Russell Wolfe is one of them.

"I've used VA cares all over," he said. 

Wolfe just recently finished his degree at UCO in Edmond, but it's been 21 years since he was paralyzed in the line of duty. He's gotten VA care all over the country and says he's seen the good, the bad and the ugly.

"Every facility's different," Wolfe said. "I try to keep an open mind about that specifically."

He says his experiences in Oklahoma have been positive - with the exception of a recent attempt to get VA approval to adapt his car for his wheelchair.

"Well, they disapproved my adaptation to my vehicle, and I'm like, 'I've got the paperwork right here,' and they're like, 'well, you're not approved,' and I'm like, 'I have the paperwork.' They're like, 'well, it's not in our system,'" he said.

Wade Vlosich is the director of the Oklahoma City VA Health Care System.

"I think we have improved; we're not where we need to be," he said.

Vlosich took the reins of the Oklahoma City VA Health Care System just over a year ago.

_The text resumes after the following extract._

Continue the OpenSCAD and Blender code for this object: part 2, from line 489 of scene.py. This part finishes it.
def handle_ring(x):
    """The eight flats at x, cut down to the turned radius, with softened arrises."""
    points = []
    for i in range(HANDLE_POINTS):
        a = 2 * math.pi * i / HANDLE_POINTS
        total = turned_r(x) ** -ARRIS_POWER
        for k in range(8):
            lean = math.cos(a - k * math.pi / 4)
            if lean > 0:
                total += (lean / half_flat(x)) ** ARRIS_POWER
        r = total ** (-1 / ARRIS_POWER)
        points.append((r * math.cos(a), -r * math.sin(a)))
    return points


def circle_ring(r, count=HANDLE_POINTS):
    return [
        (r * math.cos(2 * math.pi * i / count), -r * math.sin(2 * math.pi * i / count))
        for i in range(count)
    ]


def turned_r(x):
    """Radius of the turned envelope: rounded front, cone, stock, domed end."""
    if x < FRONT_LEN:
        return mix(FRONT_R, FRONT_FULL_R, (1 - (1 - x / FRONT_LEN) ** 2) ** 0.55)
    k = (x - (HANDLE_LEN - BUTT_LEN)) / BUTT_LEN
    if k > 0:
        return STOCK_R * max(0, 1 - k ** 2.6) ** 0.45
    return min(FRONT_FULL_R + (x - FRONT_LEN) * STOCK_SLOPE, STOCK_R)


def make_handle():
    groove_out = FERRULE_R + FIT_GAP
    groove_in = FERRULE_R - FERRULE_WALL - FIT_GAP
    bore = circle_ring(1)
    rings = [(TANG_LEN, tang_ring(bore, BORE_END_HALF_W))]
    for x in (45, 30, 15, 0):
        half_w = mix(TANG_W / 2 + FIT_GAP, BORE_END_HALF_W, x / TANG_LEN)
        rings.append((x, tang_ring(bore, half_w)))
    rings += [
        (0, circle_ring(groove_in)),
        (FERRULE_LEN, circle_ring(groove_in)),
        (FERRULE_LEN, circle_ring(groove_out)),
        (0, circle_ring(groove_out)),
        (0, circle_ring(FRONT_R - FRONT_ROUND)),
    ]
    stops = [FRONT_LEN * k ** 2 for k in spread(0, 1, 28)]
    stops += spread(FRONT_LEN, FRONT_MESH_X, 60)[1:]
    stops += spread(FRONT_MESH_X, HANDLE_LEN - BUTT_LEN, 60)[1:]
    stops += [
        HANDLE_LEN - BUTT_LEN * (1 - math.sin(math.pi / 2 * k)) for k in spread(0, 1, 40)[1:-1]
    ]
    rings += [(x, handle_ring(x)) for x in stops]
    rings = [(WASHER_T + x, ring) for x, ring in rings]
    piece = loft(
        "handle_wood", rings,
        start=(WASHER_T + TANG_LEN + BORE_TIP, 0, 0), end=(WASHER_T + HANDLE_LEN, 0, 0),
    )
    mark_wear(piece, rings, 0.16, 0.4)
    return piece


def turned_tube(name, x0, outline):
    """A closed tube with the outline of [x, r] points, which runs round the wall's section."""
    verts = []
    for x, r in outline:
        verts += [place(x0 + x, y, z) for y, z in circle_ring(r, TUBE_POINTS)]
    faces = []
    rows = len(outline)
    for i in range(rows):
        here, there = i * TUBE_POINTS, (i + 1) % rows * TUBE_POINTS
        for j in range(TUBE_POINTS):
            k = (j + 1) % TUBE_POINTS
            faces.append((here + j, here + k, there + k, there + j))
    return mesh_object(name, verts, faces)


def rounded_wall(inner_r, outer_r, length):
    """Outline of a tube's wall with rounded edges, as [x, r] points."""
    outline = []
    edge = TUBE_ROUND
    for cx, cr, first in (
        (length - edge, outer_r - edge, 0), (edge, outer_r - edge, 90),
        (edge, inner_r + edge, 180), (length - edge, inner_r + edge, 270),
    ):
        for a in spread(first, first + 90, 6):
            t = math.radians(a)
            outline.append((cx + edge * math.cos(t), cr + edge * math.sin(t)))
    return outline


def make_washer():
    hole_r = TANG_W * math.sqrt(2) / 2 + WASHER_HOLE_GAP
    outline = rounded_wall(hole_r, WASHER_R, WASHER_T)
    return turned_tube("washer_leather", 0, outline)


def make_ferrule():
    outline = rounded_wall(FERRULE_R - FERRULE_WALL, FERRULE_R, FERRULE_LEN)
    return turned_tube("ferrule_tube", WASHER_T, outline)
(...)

He says there were a variety of problems - a lack of good nurses, doctors underperforming, poor communications.  

"There was just no leadership," Vlosich said. "And when you had leadership here, there was just no continuity and no focus."

Vlosich set out quickly to change that through personnel moves, aggressive recruiting, and increased outreach to veterans. Vlosich has also expanded mental health services for veterans through telemedicine, increased outpatient services by pushing for greater productivity, and cracked down on fraud.

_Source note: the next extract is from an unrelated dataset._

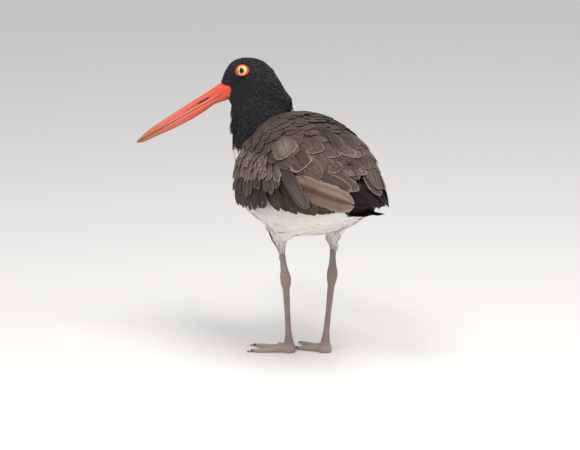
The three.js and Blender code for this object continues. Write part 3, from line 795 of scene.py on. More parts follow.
def feathered(roots):
    """True where small feathers grow: not in the eye, on the bill or under the wings."""
    keep = np.ones(len(roots), bool)
    for side in SIDES.values():
        centre, out = eye_frame(side)
        along = (roots - centre) @ out
        off = roots - centre - along[:, None] * out
        wide = np.linalg.norm(off, axis=1)
        rise = off[:, 2] / np.maximum(wide, 1e-6)
        opening = (LID["radius"] + LID["thickness"]) * (1 - (1 - LID["tall"]) * rise**2) - 0.75
        keep &= ~((along > 0) & (wide < opening))
    ahead, _, height = in_head(roots)
    jagged = 0.5 * np.sin(height * 2.9) + 0.3 * np.sin(height * 6.1)
    keep &= ahead < face_edge(height) + jagged - 0.4
    y, angle = roots[:, 1], coat_angle(roots)
    below_top = (angle > wing_top(y) + 8) | (y > -15)
    under_wing = (y > CORE_START) & (angle < wing_edge(y) + 7) & below_top & (roots[:, 2] > THIGH_TOP)
    over_tail = (y > RUMP_START) & (roots[:, 2] > TAIL_ROOT_HEIGHT)
    return keep & ~under_wing & ~over_tail


def build_coat(looks, skin):
    """The small feathers of head, neck, breast, belly and thighs."""
    random = np.random.default_rng(7)
    roots, normals, kinds, tree = scatter(skin, random)
    keep = feathered(roots)
    roots, normals, kinds = roots[keep], normals[keep], kinds[keep]
    field = lie(roots)
    field = unit(field - (field * normals).sum(1, keepdims=True) * normals)
    field = unit(field + np.cross(normals, field) * random.normal(0, 0.16, len(roots))[:, None])
    raised = ruffle(roots)
    colour = coat_colour(roots, looks)
    for kind, (length, half, _, stand, sunk, roll, uneven) in TUFTS.items():
        here = kinds == kind
        n = int(here.sum())
        lengths = length * random.uniform(0.8, 1.2, n) * looks.feather_length * (1 + 0.2 * (raised[here] - 1))
        halves = half * random.uniform(0.8, 1.2, n)
        stands = stand * random.uniform(0.5, 1.3, n) * raised[here]
        tint = colour[here] * (1 + np.clip(random.normal(0, uneven, n), -0.7, 1.0))[:, None]
        piece = tufts(
            f"coat_{kind}", roots[here], normals[here], field[here], lengths, halves, stands, sunk, roll,
            tree, random, tint,
        )
        hood = kind in ("face", "crown", "neck")
        if not hood:
            piece.data.set_sharp_from_angle(angle=CREASE)
        finish_piece(piece, loose_down(), "black_feathers" if hood else "white_feathers")


# Large feathers
ACROSS = np.array([-1, -0.9, -0.68, -0.36, -0.08, 0, 0.08, 0.36, 0.68, 0.9, 1])
MAP_CELLS = 16  # large feathers along each side of their map
SLITS = 3  # gaps where barbs split apart, along each edge
SLANT = 0.55  # how far the barbs run ahead to the edge, against the half width
CAMBER = 36  # radius of a vane's bend from edge to edge
WAVE = 0.1  # height of the waves along a vane's edges
WAVE_REACH = 2.3  # a wave is 2 pi times so long
SHAFT_RISE = 0.25  # how far the shaft stands out at its root
LONE_DEPTH = 2.8  # how far a lone feather's root lies below its tip

# Colours of a large feather: most of it, its middle, its rim and its shaft
LOOKS = {
    "black": ("#0c0a0b", "#120f11", "#3b3536", "#080708"),
    "dark": ("#352b26", "#453931", "#85796f", "#211a17"),
    "umber": ("#42362f", "#55473e", "#8e8176", "#271f1b"),
    "tan": ("#463b35", "#6e5f52", "#94867a", "#382e29"),
    "fawn": ("#52453e", "#7a685c", "#b9a99c", "#2e241e"),
    "mantle": ("#3f342e", "#4c4037", "#75685d", "#2f2621"),
    "grey": ("#4b423d", "#6a605a", "#948a83", "#3e3530"),
    "worn": ("#725b4f", "#8d7668", "#b8a496", "#3a251e"),
}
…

He says on the VA's five-star rating scale, they've jumped from a one to a three.

"Our goal is to be a five-star facility and be the leader in the nation, and I think we can get there," said Wade Vlosich, director of the Oklahoma City VA Health Care System.

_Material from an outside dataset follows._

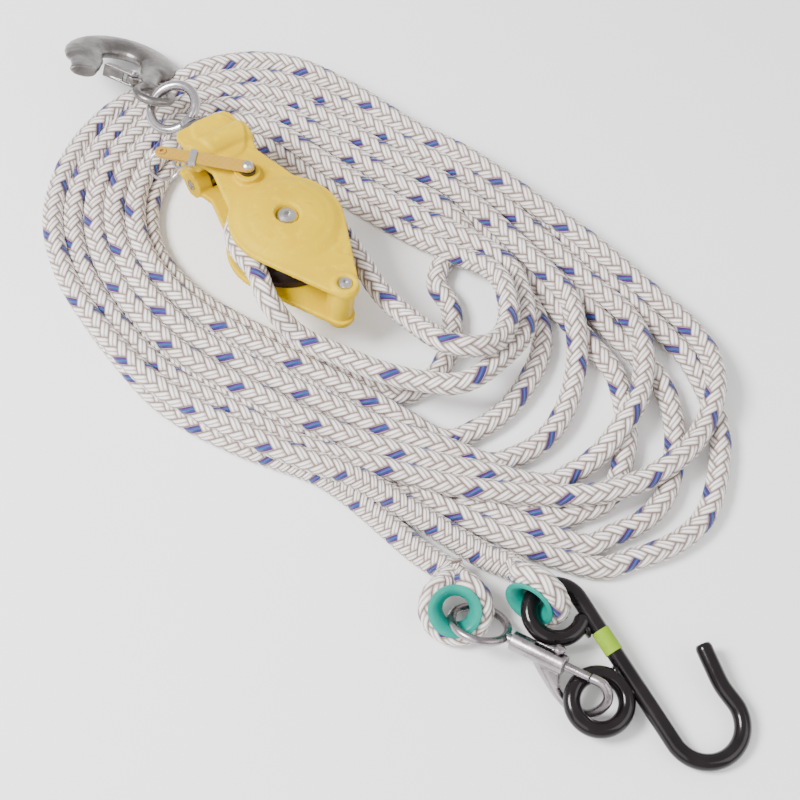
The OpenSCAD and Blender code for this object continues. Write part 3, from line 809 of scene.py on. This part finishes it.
def build_castings(mats):
    """Cast, forged and moulded pieces: their edges eased, and some of them sculpted."""
    pieces = (
        ("front_shell", "front_cheek", "block", "yellow", "yellow_paint", 0.0007, 6, hood),
        ("rear_shell", "rear_cheek", "block", "yellow", "yellow_paint", 0.0007, 6, hood),
        ("forged_hook", "load_hook", "load_hook", "galvanised", "galvanised", 0.0006, 10, broad_bowl),
        ("sheet_latch", "hook_latch", "latch", "galvanised", "galvanised", 0.0003, 3, None),
        ("snap_casting", "snap_body", "snap_body", "snap", "zinc_snap", 0.0004, 8, None),
        ("snap_slider", "snap_bolt", "snap_bolt", "snap", "zinc_snap", 0.0002, 3, None),
        ("thimble_snap_moulding", "thimble_snap", "block", "teal", "teal_plastic", 0.0004, 5, None),
        ("thimble_hook_moulding", "thimble_hook", "block", "teal", "teal_plastic", 0.0004, 5, None),
    )
    for name, node, body, finish, slot, voxel, smooth, sculpt in pieces:
        shown(name, rounded(node, voxel, smooth, sculpt), body, mats[finish], slot, node)


def build_hand_hook(mats):
    loop_r, shank, bend_r = 0.015, 0.109, 0.0205
    arc = [(0.017 + loop_r * math.cos(math.radians(a)), -loop_r + loop_r * math.sin(math.radians(a)), 0)
           for a in range(411, 92, -12)]  # fmt: skip
    curve = [(shank + bend_r * math.cos(math.radians(a)), bend_r + bend_r * math.sin(math.radians(a)), 0)
             for a in range(-90, 91, 10)]  # fmt: skip
    tip = [(shank - 0.012, 2 * bend_r - 0.0006, 0), (shank - 0.024, 2 * bend_r + 0.0012, 0),
           (shank - 0.036, 2 * bend_r + 0.0034, 0)]  # fmt: skip
    straight = [(x, 0, 0) for x in (0.017, 0.04, 0.07, 0.095)]
    path = [np.array(HAND_FRAME @ Vector(p)) for p in arc + straight + curve + tip]
    mesh = swept("bent_rod", path, ROD_R, 32)
    shown("bent_rod", mesh, "hand_hook", mats["rod"], "black_rod", "hand_hook_rod")
    beads = []
    for x, reach, y, w in ((0.032, 0.005, -0.0052, 0.0024), (0.071, 0.011, -0.0060, 0.0026)):
        for height in (-w, 0.0, w):
            beads += [(x + k * reach / 3, y, height, 0.0029 + 0.0004 * ((k * 7 + round(height * 4e3)) % 3 - 1))
                      for k in range(-3, 4)]  # fmt: skip
    shown("weld_beads", blobs("weld_beads", beads), "hand_hook", mats["rod"], "black_rod", "hand_hook_welds")


def build_snap_spring(mats):
    """A coil spring in the snap's barrel."""
    start, length, turns, coil_r, wire_r = 0.0095, 0.0148, 8, 0.0029, 0.0004
    path = []
    for k in range(turns * 16 + 1):
        a = 2 * math.pi * k / 16
        x = start + length * k / (turns * 16)
        path.append(np.array(SNAP_FRAME @ Vector((x, coil_r * math.cos(a), coil_r * math.sin(a)))))
    coil = swept("snap_coil", path, wire_r, 8)
    spring = shown("snap_coil", coil, "snap_body", mats["bolt"], "zinc_snap", "snap_spring")
    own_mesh(spring)


def build_strap(mats):
    webbing = rounded("lanyard_strap", 0.0003, 3)
    shown("strap_webbing", webbing, "strap", mats["webbing"], "webbing", "lanyard_strap")


def dress_cad_nodes(mats):
    """Materials and smooth shading for the CAD nodes that are shown as they are."""
    finishes = {
        "sheave": "sheave", "sheave_bush": "bronze", "axle_bolt": "bolt", "axle_nut": "bolt",
        "tip_bolt": "bolt", "tip_nut": "bolt", "tip_spacer": "yellow_plain", "yoke": "galvanised",
        "head_pin": "bolt", "swivel_eye": "steel", "swivel_nut": "bolt", "release_pin": "bolt",
        "release_ball": "bolt", "pin_ring": "steel", "lanyard_crimp": "bolt", "lanyard_eyelet": "webbing",
        "lanyard_washer": "dark", "lanyard_rivet": "bolt", "latch_pin": "bolt", "latch_spring": "bolt",
        "snap_eye": "snap", "hand_hook_ring": "rod", "hand_hook_band": "band",
    }  # fmt: skip
    for node, finish in finishes.items():
        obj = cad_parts[node]
        obj.data.materials.clear()
        obj.data.materials.append(mats[finish])
        obj.data.polygons.foreach_set("use_smooth", np.ones(len(obj.data.polygons), bool))
        split = obj.modifiers.new("edges", "EDGE_SPLIT")
        split.split_angle = math.radians(32)


# ---- stage ----


def build_stage():
    floor = bpy.data.meshes.new("floor")
    far = 4.0
    corners = [(-far, -far, 0), (far, -far, 0), (far, far, 0), (-far, far, 0)]
    floor.from_pydata(corners, [], [(0, 1, 2, 3)])
    obj = bpy.data.objects.new("floor", floor)
    bpy.context.scene.collection.objects.link(obj)
    m = Nodes("floor_paper", roughness=0.9, specular=0.1)
    paper = m.ramp(m.noise(3.0, 2.0), (0.3, (0.90, 0.90, 0.90)), (0.7, (0.93, 0.93, 0.93)))
    floor.materials.append(m.done(paper))

    world = bpy.data.worlds.new("room")
    world.use_nodes = True
    sky = world.node_tree.nodes["Background"]
    sky.inputs["Color"].default_value = (1.0, 0.99, 0.98, 1.0)
    sky.inputs["Strength"].default_value = 0.95
    bpy.context.scene.world = world

    for name, where, power, size in (
        ("key", (-0.35, -0.75, 1.2), 44.0, 0.5),
        ("fill", (1.1, 0.6, 1.0), 8.0, 1.0),
        ("front", (0.5, -0.9, 0.8), 4.0, 0.8),
    ):
        light = bpy.data.lights.new(name, "AREA")
        light.energy = power
        light.size = size
        lamp = bpy.data.objects.new(name, light)
        lamp.location = where
        lamp.rotation_euler = (-Vector(where)).to_track_quat("-Z", "Y").to_euler()
        bpy.context.scene.collection.objects.link(lamp)


def build_camera():
    azimuth, elevation, distance = math.radians(54), math.radians(62), 0.930
    target = Vector(SHIFT)
    back = Vector((
        math.sin(azimuth) * math.cos(elevation),
        -math.cos(azimuth) * math.cos(elevation),
        math.sin(elevation),
    ))  # fmt: skip
    data = bpy.data.cameras.new("camera")
    data.lens = 69.6
    data.sensor_width = 36
    camera = bpy.data.objects.new("camera", data)
    camera.location = target + back * distance
    camera.rotation_euler = (-back).to_track_quat("-Z", "Y").to_euler()
    bpy.context.scene.collection.objects.link(camera)
    bpy.context.scene.camera = camera


materials = make_materials()
build_rope(materials)
build_castings(materials)
build_hand_hook(materials)
build_snap_spring(materials)
build_strap(materials)
dress_cad_nodes(materials)
build_stage()
build_camera()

Of course, OKC isn't the only VA facility in Oklahoma. There are more than a dozen outpatient clinics spread across the state and another center like the one in Muskogee. A recent inspector general investigation into the Muskogee VA, requested by Senator Jim Inhofe, found deficiencies in leadership stability, staffing, and timeliness, among other things. Like Oklahoma City, Muskogee currently has a rating of three stars.